[start]

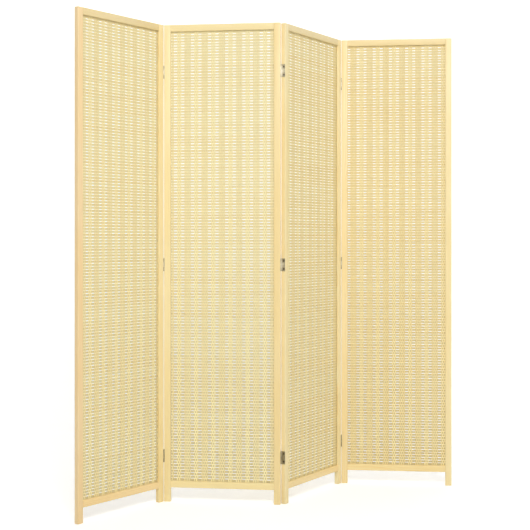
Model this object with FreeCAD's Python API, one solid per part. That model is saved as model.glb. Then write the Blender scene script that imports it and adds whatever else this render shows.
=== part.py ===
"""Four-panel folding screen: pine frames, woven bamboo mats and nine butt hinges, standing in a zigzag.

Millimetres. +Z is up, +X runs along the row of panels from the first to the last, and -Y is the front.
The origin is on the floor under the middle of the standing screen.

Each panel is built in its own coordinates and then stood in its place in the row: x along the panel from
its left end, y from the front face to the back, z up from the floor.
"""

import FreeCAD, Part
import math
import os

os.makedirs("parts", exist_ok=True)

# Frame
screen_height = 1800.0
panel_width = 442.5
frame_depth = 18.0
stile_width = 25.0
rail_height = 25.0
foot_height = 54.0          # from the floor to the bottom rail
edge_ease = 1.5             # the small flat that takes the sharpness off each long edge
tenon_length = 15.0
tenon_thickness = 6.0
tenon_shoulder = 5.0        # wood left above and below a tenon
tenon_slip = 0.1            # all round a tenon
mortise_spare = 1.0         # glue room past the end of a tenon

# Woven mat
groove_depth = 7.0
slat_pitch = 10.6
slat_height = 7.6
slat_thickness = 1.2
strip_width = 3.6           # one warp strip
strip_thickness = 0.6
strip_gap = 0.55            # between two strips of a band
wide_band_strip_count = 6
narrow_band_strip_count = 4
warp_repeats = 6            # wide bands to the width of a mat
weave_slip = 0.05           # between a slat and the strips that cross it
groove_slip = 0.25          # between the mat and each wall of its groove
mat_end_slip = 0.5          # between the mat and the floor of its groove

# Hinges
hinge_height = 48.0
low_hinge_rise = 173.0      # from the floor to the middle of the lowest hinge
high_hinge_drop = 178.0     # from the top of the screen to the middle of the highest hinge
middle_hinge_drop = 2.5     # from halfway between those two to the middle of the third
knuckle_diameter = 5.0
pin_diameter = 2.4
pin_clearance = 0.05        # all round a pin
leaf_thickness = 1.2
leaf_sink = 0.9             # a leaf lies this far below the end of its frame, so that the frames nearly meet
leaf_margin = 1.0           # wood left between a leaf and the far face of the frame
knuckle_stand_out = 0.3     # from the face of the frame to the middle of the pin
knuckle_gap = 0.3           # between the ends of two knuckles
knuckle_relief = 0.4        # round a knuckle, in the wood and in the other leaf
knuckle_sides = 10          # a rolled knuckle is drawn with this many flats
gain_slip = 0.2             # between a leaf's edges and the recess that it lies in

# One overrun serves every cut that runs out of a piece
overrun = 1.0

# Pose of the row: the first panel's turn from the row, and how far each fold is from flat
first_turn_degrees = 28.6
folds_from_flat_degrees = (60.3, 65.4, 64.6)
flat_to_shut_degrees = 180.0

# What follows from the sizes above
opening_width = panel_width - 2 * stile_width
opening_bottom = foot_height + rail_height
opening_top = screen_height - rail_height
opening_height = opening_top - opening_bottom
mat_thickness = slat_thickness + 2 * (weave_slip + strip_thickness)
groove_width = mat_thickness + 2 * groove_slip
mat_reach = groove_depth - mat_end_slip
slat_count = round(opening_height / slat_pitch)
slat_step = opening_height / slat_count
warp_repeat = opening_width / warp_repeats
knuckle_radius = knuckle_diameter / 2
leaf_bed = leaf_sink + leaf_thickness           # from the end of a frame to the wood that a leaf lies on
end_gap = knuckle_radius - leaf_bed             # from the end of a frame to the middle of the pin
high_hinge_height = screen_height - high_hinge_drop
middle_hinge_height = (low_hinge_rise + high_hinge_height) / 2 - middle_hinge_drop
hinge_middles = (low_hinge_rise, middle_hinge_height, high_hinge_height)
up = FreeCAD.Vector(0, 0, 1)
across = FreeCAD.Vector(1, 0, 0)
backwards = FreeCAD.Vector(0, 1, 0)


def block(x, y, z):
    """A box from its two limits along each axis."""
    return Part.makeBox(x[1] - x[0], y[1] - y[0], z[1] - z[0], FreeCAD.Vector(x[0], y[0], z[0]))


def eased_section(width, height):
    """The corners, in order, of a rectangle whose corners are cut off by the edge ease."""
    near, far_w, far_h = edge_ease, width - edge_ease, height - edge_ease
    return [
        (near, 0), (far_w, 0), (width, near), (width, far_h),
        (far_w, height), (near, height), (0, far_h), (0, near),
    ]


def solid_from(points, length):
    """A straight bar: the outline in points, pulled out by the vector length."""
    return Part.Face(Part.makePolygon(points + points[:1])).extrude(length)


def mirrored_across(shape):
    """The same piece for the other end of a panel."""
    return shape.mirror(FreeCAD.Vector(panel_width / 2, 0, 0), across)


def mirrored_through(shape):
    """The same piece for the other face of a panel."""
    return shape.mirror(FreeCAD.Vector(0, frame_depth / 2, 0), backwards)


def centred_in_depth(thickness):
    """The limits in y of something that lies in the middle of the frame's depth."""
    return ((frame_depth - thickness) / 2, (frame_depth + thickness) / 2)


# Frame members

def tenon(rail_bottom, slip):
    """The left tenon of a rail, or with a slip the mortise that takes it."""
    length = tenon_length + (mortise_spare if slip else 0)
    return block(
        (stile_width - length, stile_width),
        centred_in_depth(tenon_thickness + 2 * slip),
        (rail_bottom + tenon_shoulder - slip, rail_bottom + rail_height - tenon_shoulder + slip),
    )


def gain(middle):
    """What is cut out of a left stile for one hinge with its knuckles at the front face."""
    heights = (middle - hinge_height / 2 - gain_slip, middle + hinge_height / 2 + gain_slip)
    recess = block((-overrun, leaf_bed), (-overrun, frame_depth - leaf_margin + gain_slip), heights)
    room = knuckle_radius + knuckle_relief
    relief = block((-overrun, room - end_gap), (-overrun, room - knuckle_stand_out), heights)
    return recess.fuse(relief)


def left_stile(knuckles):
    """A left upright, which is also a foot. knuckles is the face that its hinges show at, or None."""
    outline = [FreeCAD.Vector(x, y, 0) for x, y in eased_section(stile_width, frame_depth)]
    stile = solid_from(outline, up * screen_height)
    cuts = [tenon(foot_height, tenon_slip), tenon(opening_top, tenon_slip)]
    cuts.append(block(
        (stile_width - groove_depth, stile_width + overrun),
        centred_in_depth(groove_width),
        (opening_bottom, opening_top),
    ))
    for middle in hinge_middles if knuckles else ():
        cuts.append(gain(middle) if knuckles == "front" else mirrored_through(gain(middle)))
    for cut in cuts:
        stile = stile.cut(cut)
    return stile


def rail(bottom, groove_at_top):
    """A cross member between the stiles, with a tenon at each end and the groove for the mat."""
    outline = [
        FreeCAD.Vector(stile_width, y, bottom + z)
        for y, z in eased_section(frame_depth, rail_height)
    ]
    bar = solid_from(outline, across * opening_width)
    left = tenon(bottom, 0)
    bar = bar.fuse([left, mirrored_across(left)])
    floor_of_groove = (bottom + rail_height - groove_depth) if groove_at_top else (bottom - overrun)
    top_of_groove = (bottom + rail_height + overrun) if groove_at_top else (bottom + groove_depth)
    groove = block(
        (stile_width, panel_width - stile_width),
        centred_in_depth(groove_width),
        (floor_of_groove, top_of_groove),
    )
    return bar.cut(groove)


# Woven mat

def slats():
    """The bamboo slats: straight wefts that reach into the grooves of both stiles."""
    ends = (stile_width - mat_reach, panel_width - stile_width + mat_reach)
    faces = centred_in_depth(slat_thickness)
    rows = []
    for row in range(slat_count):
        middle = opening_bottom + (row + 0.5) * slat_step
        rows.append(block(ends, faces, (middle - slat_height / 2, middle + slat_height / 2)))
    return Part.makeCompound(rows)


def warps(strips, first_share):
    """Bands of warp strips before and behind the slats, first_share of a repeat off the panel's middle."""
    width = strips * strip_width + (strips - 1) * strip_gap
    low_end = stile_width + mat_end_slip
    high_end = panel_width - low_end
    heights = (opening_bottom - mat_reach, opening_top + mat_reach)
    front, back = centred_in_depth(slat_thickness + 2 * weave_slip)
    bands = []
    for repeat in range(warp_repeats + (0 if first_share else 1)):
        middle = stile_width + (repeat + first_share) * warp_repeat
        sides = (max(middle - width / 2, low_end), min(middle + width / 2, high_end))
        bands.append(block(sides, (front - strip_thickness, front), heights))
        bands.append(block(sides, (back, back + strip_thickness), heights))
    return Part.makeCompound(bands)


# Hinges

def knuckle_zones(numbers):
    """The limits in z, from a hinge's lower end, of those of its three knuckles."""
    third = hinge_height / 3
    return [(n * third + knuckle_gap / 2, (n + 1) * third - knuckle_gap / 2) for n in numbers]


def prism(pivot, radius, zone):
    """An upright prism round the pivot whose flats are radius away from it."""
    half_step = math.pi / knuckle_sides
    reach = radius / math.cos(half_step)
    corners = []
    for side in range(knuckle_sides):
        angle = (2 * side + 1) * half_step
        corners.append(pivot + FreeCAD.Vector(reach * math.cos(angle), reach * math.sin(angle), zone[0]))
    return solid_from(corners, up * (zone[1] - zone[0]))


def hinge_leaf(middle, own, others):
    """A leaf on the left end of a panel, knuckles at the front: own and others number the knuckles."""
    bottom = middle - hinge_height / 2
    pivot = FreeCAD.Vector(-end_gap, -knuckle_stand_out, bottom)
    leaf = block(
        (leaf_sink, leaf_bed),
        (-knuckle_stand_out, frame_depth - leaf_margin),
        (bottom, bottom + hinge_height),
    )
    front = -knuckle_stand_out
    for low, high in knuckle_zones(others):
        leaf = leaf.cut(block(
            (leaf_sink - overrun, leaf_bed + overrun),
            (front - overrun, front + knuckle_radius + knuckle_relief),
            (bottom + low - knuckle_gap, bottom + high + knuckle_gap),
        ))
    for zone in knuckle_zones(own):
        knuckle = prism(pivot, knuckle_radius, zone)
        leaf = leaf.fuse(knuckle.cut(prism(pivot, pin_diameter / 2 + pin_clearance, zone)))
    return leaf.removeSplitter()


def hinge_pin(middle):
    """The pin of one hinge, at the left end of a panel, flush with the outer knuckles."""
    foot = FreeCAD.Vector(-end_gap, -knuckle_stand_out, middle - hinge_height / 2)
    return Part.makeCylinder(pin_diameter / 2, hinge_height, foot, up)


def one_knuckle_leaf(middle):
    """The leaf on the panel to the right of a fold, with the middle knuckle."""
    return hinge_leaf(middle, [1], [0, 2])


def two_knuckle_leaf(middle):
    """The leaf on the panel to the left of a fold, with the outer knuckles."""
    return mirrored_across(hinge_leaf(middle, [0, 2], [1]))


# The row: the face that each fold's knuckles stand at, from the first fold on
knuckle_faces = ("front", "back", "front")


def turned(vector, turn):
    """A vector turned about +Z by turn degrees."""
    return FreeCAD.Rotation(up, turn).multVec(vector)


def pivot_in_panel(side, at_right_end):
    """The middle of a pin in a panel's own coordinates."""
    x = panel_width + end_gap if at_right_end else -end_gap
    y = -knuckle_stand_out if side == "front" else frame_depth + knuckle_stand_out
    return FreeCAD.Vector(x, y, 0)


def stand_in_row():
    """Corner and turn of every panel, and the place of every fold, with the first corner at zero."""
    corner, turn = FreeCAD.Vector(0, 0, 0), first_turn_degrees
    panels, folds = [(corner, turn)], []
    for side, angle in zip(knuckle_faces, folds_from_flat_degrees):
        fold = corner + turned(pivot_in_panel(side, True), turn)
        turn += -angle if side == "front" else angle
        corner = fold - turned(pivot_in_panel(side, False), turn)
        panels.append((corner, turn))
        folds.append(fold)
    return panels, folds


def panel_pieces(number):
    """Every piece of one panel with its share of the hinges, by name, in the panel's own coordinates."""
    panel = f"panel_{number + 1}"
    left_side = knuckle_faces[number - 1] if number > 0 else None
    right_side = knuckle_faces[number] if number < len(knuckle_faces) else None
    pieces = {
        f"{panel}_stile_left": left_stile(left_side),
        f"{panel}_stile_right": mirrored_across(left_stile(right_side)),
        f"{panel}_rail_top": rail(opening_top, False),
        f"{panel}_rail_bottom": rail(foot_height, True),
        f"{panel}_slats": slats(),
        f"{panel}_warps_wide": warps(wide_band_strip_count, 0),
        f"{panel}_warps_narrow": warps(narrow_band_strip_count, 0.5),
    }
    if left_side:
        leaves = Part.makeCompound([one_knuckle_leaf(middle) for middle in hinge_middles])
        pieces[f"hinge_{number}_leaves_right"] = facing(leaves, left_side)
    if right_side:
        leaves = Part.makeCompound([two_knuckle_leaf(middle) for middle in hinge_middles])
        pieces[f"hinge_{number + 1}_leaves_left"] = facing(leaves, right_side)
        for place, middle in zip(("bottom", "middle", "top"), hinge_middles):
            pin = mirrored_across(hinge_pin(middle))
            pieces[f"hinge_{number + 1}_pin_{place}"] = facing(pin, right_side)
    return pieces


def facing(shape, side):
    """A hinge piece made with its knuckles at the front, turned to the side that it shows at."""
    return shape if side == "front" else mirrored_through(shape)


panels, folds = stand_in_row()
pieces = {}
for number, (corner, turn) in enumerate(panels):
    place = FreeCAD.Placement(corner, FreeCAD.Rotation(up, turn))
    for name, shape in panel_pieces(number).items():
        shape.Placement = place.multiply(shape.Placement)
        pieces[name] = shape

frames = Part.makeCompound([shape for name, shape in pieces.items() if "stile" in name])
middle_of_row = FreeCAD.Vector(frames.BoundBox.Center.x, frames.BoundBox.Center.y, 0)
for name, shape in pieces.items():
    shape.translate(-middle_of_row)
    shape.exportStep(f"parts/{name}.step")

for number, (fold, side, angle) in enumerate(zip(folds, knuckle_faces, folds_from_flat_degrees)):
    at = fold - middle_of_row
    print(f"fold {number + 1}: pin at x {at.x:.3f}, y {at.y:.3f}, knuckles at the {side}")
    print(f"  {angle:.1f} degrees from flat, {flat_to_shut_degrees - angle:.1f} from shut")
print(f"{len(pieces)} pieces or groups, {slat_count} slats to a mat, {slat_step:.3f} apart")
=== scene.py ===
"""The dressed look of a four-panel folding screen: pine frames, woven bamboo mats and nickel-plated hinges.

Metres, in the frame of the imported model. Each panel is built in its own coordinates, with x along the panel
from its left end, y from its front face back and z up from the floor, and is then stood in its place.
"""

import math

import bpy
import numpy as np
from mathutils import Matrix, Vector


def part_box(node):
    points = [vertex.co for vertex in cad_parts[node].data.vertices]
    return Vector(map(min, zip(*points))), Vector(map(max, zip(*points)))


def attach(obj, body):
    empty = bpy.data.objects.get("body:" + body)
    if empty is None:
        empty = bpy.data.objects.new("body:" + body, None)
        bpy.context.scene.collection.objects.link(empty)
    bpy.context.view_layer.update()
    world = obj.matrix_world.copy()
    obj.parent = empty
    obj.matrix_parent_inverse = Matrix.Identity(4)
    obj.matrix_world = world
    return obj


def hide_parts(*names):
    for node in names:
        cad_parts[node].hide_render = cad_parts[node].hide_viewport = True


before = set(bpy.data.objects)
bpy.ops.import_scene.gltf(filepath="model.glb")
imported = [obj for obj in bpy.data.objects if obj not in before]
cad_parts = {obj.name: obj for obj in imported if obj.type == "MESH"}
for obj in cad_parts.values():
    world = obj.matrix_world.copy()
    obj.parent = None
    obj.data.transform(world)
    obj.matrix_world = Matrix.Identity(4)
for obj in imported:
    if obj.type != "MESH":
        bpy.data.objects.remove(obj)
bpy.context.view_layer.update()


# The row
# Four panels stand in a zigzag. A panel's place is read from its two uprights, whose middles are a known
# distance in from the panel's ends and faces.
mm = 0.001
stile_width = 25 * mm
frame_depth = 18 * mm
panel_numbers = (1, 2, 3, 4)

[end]

> **Task to carry out**: Reproduce, without alteration, solely the lines beginning at the line that includes "frames = Part.makeCompound([shape" and ending at the line that includes "for node in", both lines included.

> **Complete output**:
frames = Part.makeCompound([shape for name, shape in pieces.items() if "stile" in name])
middle_of_row = FreeCAD.Vector(frames.BoundBox.Center.x, frames.BoundBox.Center.y, 0)
for name, shape in pieces.items():
    shape.translate(-middle_of_row)
    shape.exportStep(f"parts/{name}.step")

for number, (fold, side, angle) in enumerate(zip(folds, knuckle_faces, folds_from_flat_degrees)):
    at = fold - middle_of_row
    print(f"fold {number + 1}: pin at x {at.x:.3f}, y {at.y:.3f}, knuckles at the {side}")
    print(f"  {angle:.1f} degrees from flat, {flat_to_shut_degrees - angle:.1f} from shut")
print(f"{len(pieces)} pieces or groups, {slat_count} slats to a mat, {slat_step:.3f} apart")
=== scene.py ===
"""The dressed look of a four-panel folding screen: pine frames, woven bamboo mats and nickel-plated hinges.

Metres, in the frame of the imported model. Each panel is built in its own coordinates, with x along the panel
from its left end, y from its front face back and z up from the floor, and is then stood in its place.
"""

import math

import bpy
import numpy as np
from mathutils import Matrix, Vector


def part_box(node):
    points = [vertex.co for vertex in cad_parts[node].data.vertices]
    return Vector(map(min, zip(*points))), Vector(map(max, zip(*points)))


def attach(obj, body):
    empty = bpy.data.objects.get("body:" + body)
    if empty is None:
        empty = bpy.data.objects.new("body:" + body, None)
        bpy.context.scene.collection.objects.link(empty)
    bpy.context.view_layer.update()
    world = obj.matrix_world.copy()
    obj.parent = empty
    obj.matrix_parent_inverse = Matrix.Identity(4)
    obj.matrix_world = world
    return obj


def hide_parts(*names):
    for node in names:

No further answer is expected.